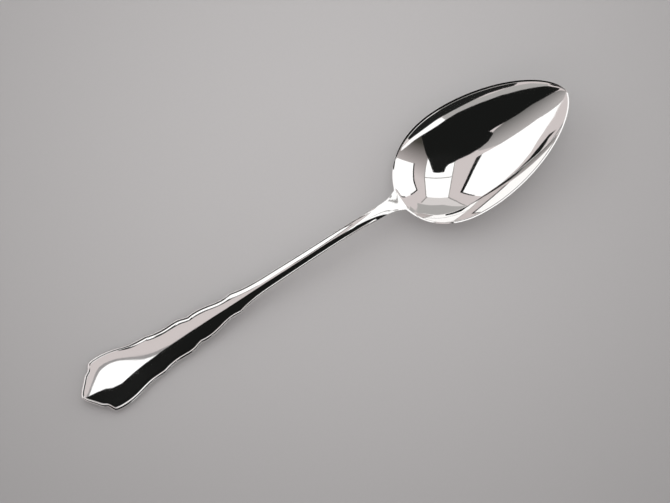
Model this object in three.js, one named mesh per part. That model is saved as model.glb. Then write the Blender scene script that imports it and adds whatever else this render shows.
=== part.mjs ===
// A table spoon of traditional form, struck from one piece of white metal. The handle has a
// pointed, shouldered end, a scrolled outline with small cusps, a raised thread along its edge
// and a softly crowned face. It narrows to a slim stem, flares at the neck and opens into a
// deep egg-shaped bowl whose rim lifts towards the tip. The back is plain, with a rounded heel
// that runs from the stem on to the back of the bowl.
//
// Millimetres. +X runs from the tip of the handle to the tip of the bowl, +Y across the spoon
// and +Z up out of the hollow. The origin is on the table, under the middle of the spoon.
// Positions along the spoon are counted from the tip of the handle.

import * as THREE from "three";
import { mergeVertices } from "three/addons/utils/BufferGeometryUtils.js";

// Overall sizes
const overallLength = 210;
const bowlLength = 72.4;
const bowlWidth = 42.4;
const bowlDepth = 10.4;
const endWidth = 21.8;
const stemWidth = 4.7;

// Middle line of the handle's face and rim of the bowl: height above the table at the handle's
// end, rise of the arch above the neck, and lift of the rim from the neck to the tip
const endHeight = 3.4;
const archRise = 2.25;
const tipLift = 10;

// Metal: wall of the bowl, height of the upright edge and the rounding below it
const bowlWall = 1.3;
const rimHeight = 0.45;
const handleEdgeHeight = 1;
const edgeRounding = 0.4;
const endBelly = 0.5;
const heelDepth = 1.5;
const heelLength = 14;
const restWear = 0.22;

// Thread along the edge of the handle, and the narrow land round the bowl, which falls a little
// towards the hollow
const threadWidth = 1;
const stemThreadWidth = 0.75;
const threadHeight = 0.24;
const stemThreadHeight = 0.34;
const threadFadeLength = 8;
const landWidth = 0.5;
const landFall = 0.18;

// Handle's face: its crown, how far it rolls off beside the thread, and where it gives way to
// the hollow of the bowl
const endCrown = 1.36;
const rollWidth = 2.6;
const rollDepth = 0.3;
const neckFadeLength = 9;
const hollowStartBlend = 0.5;

const handleLength = overallLength - bowlLength;
const endHalfWidth = endWidth / 2;
const stemHalfWidth = stemWidth / 2;
const bowlHalfWidth = bowlWidth / 2;

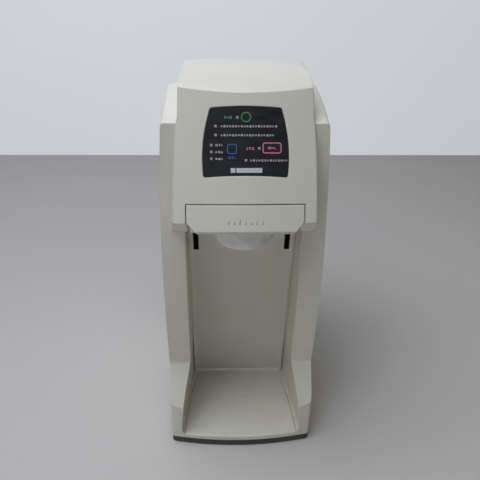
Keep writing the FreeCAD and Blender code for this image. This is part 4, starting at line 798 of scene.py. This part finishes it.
# The crease where an arm's slope meets its column: its place, how far each of the two leans, the
# hollow round between them, and the arm's inner edge, which spreads below the flare's level.
CREASE_Y = -119.98
CREASE_Z = 145.0
ARM_LEAN = math.radians(32.3)
COLUMN_LEAN = math.radians(11.8)
CREASE_ROUND = 14.0
CREASE_STEPS = 14
CREASE_PROUD = 0.04
CREASE_SUNK = 0.2
CREASE_BACK = 0.8
CREASE_INNER = 84.35
CREASE_MARGIN = 0.5
ARM_FLARE_Z = 150.0
ARM_FLARE = 0.175


def crease_outline():
    """The hollow round seen from the side, with its ends and back sunk in the arm."""
    bend = ARM_LEAN + COLUMN_LEAN
    tilt = (ARM_LEAN - COLUMN_LEAN) / 2
    reach = CREASE_ROUND / math.cos(bend / 2)
    centre = Vector((CREASE_Y - reach * math.cos(tilt), CREASE_Z + reach * math.sin(tilt)))
    outline = []
    for step in range(CREASE_STEPS + 1):
        turn = bend * (step / CREASE_STEPS - 0.5) - tilt
        depth = CREASE_ROUND + (CREASE_SUNK if step in (0, CREASE_STEPS) else -CREASE_PROUD)
        outline.append((centre.x + depth * math.cos(turn), centre.y + depth * math.sin(turn)))
    return outline + [(CREASE_Y + CREASE_BACK, CREASE_Z)]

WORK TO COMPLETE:
Print the material above once more, exactly.

EXPECTED ANSWER:
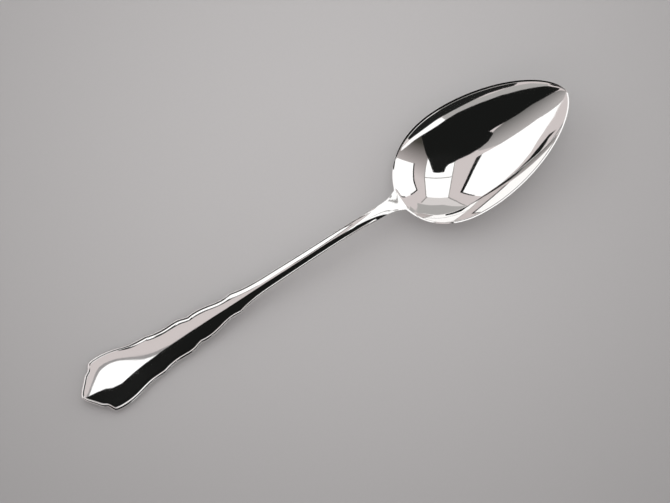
Model this object in three.js, one named mesh per part. That model is saved as model.glb. Then write the Blender scene script that imports it and adds whatever else this render shows.
=== part.mjs ===
// A table spoon of traditional form, struck from one piece of white metal. The handle has a
// pointed, shouldered end, a scrolled outline with small cusps, a raised thread along its edge
// and a softly crowned face. It narrows to a slim stem, flares at the neck and opens into a
// deep egg-shaped bowl whose rim lifts towards the tip. The back is plain, with a rounded heel
// that runs from the stem on to the back of the bowl.
//
// Millimetres. +X runs from the tip of the handle to the tip of the bowl, +Y across the spoon
// and +Z up out of the hollow. The origin is on the table, under the middle of the spoon.
// Positions along the spoon are counted from the tip of the handle.

import * as THREE from "three";
import { mergeVertices } from "three/addons/utils/BufferGeometryUtils.js";

// Overall sizes
const overallLength = 210;
const bowlLength = 72.4;
const bowlWidth = 42.4;
const bowlDepth = 10.4;
const endWidth = 21.8;
const stemWidth = 4.7;

// Middle line of the handle's face and rim of the bowl: height above the table at the handle's
// end, rise of the arch above the neck, and lift of the rim from the neck to the tip
const endHeight = 3.4;
const archRise = 2.25;
const tipLift = 10;

// Metal: wall of the bowl, height of the upright edge and the rounding below it
const bowlWall = 1.3;
const rimHeight = 0.45;
const handleEdgeHeight = 1;
const edgeRounding = 0.4;
const endBelly = 0.5;
const heelDepth = 1.5;
const heelLength = 14;
const restWear = 0.22;

// Thread along the edge of the handle, and the narrow land round the bowl, which falls a little
// towards the hollow
const threadWidth = 1;
const stemThreadWidth = 0.75;
const threadHeight = 0.24;
const stemThreadHeight = 0.34;
const threadFadeLength = 8;
const landWidth = 0.5;
const landFall = 0.18;

// Handle's face: its crown, how far it rolls off beside the thread, and where it gives way to
// the hollow of the bowl
const endCrown = 1.36;
const rollWidth = 2.6;
const rollDepth = 0.3;
const neckFadeLength = 9;
const hollowStartBlend = 0.5;

const handleLength = overallLength - bowlLength;
const endHalfWidth = endWidth / 2;
const stemHalfWidth = stemWidth / 2;
const bowlHalfWidth = bowlWidth / 2;

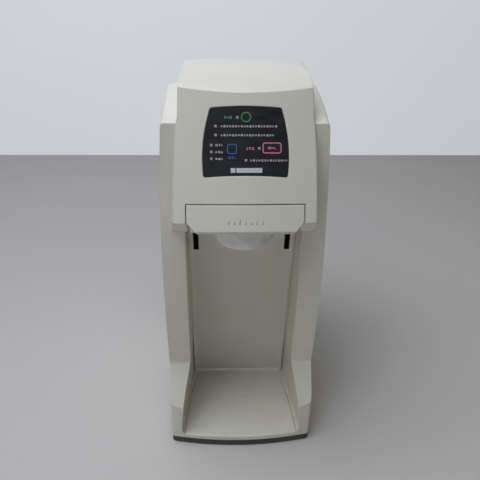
Keep writing the FreeCAD and Blender code for this image. This is part 4, starting at line 798 of scene.py. This part finishes it.
# The crease where an arm's slope meets its column: its place, how far each of the two leans, the
# hollow round between them, and the arm's inner edge, which spreads below the flare's level.
CREASE_Y = -119.98
CREASE_Z = 145.0
ARM_LEAN = math.radians(32.3)
COLUMN_LEAN = math.radians(11.8)
CREASE_ROUND = 14.0
CREASE_STEPS = 14
CREASE_PROUD = 0.04
CREASE_SUNK = 0.2
CREASE_BACK = 0.8
CREASE_INNER = 84.35
CREASE_MARGIN = 0.5
ARM_FLARE_Z = 150.0
ARM_FLARE = 0.175


def crease_outline():
    """The hollow round seen from the side, with its ends and back sunk in the arm."""
    bend = ARM_LEAN + COLUMN_LEAN
    tilt = (ARM_LEAN - COLUMN_LEAN) / 2
    reach = CREASE_ROUND / math.cos(bend / 2)
    centre = Vector((CREASE_Y - reach * math.cos(tilt), CREASE_Z + reach * math.sin(tilt)))
    outline = []
    for step in range(CREASE_STEPS + 1):
        turn = bend * (step / CREASE_STEPS - 0.5) - tilt
        depth = CREASE_ROUND + (CREASE_SUNK if step in (0, CREASE_STEPS) else -CREASE_PROUD)
        outline.append((centre.x + depth * math.cos(turn), centre.y + depth * math.sin(turn)))
    return outline + [(CREASE_Y + CREASE_BACK, CREASE_Z)]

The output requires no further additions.